Post tenebras lux (2012)




Luz após a escuridão. Seria essa, de certa forma, a tradução para o português do título em latim do filme. Mas não é exatamente essa a impressão que fica ao término do filme, para a quase totalidade dos espectadores. Isso porque o diretor Carlos Reygadas, como vêm deixando claro em sua curta filmografia (Luz silenciosa Batalha no céu, entre outros), não pretende realmente deixar nada tão claro assim. Ele despreza o cinema narrativo, e afirma que o Cinema deve ser livre, mais parecido com a música no sentido de evocar sentimentos, do que como um veículo para se fazer uma espécie de teatro filmado ou literatura em imagens.

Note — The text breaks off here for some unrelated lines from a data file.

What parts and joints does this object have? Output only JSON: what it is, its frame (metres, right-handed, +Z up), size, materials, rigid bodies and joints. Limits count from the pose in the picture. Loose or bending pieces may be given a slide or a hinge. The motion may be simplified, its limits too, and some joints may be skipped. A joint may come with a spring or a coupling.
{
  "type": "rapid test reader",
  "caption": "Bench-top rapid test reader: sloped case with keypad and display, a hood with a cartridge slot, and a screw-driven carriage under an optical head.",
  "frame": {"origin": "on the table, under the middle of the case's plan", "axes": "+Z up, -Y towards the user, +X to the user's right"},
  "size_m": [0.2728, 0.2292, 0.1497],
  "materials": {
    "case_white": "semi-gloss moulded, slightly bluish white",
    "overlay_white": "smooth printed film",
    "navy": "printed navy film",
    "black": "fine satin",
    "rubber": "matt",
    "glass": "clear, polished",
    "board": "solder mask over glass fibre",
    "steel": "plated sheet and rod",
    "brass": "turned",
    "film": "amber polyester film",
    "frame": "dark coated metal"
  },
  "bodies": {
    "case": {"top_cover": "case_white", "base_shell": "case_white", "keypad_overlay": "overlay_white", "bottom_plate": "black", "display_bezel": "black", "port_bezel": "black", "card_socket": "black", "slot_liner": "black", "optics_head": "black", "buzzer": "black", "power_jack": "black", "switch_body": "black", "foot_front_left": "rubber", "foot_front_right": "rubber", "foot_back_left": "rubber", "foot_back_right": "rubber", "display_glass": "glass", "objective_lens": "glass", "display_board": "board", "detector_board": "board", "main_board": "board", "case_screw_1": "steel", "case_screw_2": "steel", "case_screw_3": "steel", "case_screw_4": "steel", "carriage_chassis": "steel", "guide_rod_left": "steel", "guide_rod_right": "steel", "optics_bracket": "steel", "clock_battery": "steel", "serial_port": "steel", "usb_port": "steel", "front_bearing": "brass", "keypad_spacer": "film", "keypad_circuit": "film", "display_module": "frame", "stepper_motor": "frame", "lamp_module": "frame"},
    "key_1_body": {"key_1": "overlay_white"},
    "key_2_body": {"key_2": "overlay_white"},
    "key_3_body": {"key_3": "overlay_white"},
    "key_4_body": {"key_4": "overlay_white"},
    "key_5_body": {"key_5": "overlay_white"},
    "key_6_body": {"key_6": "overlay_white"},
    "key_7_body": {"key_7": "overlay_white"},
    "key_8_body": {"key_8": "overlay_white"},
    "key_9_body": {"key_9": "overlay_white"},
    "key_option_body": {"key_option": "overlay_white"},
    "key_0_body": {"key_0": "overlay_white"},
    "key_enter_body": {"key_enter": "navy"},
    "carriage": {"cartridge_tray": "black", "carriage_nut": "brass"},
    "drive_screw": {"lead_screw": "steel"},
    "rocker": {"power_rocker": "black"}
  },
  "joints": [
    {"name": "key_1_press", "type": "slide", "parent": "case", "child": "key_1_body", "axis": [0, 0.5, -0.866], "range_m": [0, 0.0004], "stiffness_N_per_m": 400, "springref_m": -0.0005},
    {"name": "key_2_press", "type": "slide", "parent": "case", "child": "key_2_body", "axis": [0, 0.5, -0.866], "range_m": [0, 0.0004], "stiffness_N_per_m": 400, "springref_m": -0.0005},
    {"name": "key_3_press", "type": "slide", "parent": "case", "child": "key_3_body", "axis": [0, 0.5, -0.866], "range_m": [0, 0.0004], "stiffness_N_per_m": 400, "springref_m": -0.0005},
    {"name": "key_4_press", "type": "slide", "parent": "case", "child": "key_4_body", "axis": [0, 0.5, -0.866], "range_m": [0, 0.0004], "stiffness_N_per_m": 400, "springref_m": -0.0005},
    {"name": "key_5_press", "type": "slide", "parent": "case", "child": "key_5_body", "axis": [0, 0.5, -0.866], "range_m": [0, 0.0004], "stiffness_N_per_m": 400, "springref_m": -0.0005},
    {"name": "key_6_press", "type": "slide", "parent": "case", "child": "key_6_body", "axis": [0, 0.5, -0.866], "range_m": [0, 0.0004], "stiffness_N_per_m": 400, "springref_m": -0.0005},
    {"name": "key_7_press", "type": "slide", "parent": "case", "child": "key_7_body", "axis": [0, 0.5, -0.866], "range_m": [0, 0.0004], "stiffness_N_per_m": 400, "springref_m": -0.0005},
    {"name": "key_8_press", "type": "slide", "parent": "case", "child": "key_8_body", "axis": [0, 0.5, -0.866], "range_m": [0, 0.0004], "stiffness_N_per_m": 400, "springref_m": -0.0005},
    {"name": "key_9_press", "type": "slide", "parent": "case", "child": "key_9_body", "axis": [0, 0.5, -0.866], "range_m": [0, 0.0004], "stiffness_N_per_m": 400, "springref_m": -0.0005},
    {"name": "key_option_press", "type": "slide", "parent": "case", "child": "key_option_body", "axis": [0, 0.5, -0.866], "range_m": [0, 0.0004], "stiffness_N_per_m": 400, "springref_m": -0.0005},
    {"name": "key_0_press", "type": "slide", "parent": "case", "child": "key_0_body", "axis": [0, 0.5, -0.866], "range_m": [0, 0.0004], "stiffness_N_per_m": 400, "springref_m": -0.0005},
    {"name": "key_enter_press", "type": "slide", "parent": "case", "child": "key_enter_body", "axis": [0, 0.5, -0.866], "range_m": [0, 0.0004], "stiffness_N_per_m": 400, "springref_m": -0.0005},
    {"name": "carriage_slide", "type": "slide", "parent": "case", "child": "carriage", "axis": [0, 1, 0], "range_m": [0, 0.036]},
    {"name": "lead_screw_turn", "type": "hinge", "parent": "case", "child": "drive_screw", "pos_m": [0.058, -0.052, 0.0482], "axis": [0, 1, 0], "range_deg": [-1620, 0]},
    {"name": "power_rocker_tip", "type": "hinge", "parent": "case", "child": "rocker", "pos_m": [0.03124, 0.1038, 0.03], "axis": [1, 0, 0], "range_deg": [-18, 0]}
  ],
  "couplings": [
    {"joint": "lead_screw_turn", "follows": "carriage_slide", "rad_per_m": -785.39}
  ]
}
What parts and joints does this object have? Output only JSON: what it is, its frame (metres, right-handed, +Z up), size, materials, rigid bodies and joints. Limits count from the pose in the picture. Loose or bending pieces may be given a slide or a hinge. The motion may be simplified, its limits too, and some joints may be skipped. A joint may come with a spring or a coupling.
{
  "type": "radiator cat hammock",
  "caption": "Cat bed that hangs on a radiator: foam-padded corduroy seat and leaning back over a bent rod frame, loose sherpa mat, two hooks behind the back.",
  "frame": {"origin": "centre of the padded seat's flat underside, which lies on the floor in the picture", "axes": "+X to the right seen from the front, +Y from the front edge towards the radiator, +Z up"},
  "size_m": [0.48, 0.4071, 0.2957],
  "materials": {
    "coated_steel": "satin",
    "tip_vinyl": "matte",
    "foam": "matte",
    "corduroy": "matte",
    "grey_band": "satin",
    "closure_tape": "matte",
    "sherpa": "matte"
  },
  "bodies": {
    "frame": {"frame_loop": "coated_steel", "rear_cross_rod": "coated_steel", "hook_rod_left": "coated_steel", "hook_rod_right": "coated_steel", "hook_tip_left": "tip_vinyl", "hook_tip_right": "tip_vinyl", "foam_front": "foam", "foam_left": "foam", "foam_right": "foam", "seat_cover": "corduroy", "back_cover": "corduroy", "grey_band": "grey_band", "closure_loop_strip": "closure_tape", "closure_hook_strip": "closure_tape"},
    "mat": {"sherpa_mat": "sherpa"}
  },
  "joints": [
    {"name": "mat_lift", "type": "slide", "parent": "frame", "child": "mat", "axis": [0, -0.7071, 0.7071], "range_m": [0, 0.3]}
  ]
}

É uma postura que ele carrega em Post tenebras lux, e que pode incomodar muito a uma parte do público desacostumada a um filme com um fiapo de enredo, e composto de várias cenas que por vezes parecem desconexas. 

Curiosamente, é possível se absorver mais o significado do filme pesquisando sobre o diretor, após o filme, do que simplesmente assistindo Post tenebras lux. Sente-se que se trata de um filme com viés autobiográfico, e saber que o diretor jogou Rugby a ponto de ser membro da seleção mexicana, que morou 12 anos na Europa (Bélgica, Espanha e Inglaterra), que trabalhou como advogado, que descobriu sua nova paixão ao ver filmes de Andrei Tarkovsky e Michelangelo Antonioni, e acha vital trabalhar com não-atores e com locações naturais (quase no estilo Dogma 95 mesmo), ajuda a dar um mínimo de sentido ao que se viu. Mas tais informações tanto podem servir como algo complementar ao filme, para muitos espectadores, como até algo desnecessário, para outros, pois no filme de Reygadas a emoção que cada cena traz a quem a assiste pode importar mais do que a compreensão do todo que ele poderia vir a ter.

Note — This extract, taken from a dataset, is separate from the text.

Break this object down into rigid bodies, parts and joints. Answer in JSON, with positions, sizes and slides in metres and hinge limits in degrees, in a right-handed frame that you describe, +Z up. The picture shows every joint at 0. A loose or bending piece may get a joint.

É nítido que um filme como Post tenebras lux vai se fazendo naturalmente, através da escolha dos atores (estreantes no Cinema) para viverem seus personagens, pela descoberta de locações, pelos sons desses lugares... Assim como a fotografia utilizada, que por várias vezes foca apenas no centro, desfocando nas beiradas da imagem, passando uma ideia de imagem onírica, talvez egressa de uma memória infantil. A fotografia de Alexis Zabe (que também trabalhou brilhantemente em Luz silenciosa), aliás, é um desbunde, e valoriza muito o filme, principalmente por ele focar tanto na experiência sensorial do público, e não do que ele apreende de um roteiro. Todos estes elementos são fundamentais para o diretor se expressar na tela, e ele o faz através de várias cenas rurais, onde o embate civilização versus natureza é constante, e a sexualidade e a brutalidade são naturais como o nascer e o pôr do Sol. Carlos Reygadas é um diretor autoral como poucos, daqueles muito mais interessados em fazer os seus próprios filmes do que ver os filmes dos outros. A base de seu Cinema não é cinematográfica, como é tão comum em tantos diretores, mas sim pessoal, calcada em sua vida, e não do que viu em filme X ou Y.

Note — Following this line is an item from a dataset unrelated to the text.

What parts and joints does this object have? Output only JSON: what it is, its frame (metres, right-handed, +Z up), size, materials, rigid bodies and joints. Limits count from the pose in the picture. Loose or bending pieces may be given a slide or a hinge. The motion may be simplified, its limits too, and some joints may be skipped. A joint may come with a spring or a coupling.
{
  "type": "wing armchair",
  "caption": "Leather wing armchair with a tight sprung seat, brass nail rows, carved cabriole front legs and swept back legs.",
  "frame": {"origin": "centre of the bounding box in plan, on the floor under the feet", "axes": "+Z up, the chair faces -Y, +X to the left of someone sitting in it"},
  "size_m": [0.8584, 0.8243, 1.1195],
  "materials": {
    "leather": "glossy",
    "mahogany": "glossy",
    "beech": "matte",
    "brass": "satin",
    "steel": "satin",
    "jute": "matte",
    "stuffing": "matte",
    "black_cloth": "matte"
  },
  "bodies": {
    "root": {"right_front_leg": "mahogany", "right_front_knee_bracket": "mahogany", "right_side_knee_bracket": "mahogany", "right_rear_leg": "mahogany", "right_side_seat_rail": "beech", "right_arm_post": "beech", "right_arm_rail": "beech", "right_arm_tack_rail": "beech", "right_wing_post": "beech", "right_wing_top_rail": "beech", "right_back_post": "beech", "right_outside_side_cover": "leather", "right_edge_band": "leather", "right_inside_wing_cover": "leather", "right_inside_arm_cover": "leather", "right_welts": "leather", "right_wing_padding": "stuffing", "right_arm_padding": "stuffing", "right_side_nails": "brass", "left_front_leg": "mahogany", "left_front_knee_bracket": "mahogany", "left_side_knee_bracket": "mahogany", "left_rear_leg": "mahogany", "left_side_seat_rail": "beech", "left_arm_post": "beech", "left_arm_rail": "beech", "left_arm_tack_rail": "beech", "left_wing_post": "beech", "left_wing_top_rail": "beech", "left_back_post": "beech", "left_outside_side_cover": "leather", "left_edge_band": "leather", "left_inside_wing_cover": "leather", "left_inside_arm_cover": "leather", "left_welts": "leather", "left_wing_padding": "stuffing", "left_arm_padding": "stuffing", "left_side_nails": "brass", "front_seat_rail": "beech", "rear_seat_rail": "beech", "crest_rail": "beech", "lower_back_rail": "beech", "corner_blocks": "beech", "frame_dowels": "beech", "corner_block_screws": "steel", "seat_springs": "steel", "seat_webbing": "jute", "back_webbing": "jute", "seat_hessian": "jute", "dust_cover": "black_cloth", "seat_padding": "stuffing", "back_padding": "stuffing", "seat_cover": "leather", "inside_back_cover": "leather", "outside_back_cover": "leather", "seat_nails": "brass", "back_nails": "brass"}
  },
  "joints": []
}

Ao final da experiência, porém, devido à filosofia do diretor, é difícil não ficar com a impressão que Post tenebras lux é um filme formado por várias cenas muito belas, mas que formam um todo estranho, desconexo, insatisfatório, incompleto. Algo muito raro de se ver por aí, mas que parece que tende a se tornar comum no cinema extremamente pessoal e íntimo de Carlos Reygadas. Um roteirista tradicional poderia auxiliá-lo a criar um filme mais coeso e compreensível, mas Reygadas fugiria dele como o diabo foge da cruz. A busca de uma maior clareza para “ajudar” o público traria exatamente a morte de seu Cinema tão pessoal e intransferível, que se encontra na natureza, na escuridão, na penumbra, e não na luz e num saber estabelecido. Um Cinema de um homem único, feito para poucos (dentre eles, o Júri de Cannes, que lhe deu o prêmio de melhor diretor por este filme), e ignorado e/ou incompreendido por quase todos. Um Cinema que encanta, decepciona, atordoa e desnorteia. E que não pode ser repetido, com seus méritos e falhas, por mais ninguém. Difícil ser mais autoral que isso.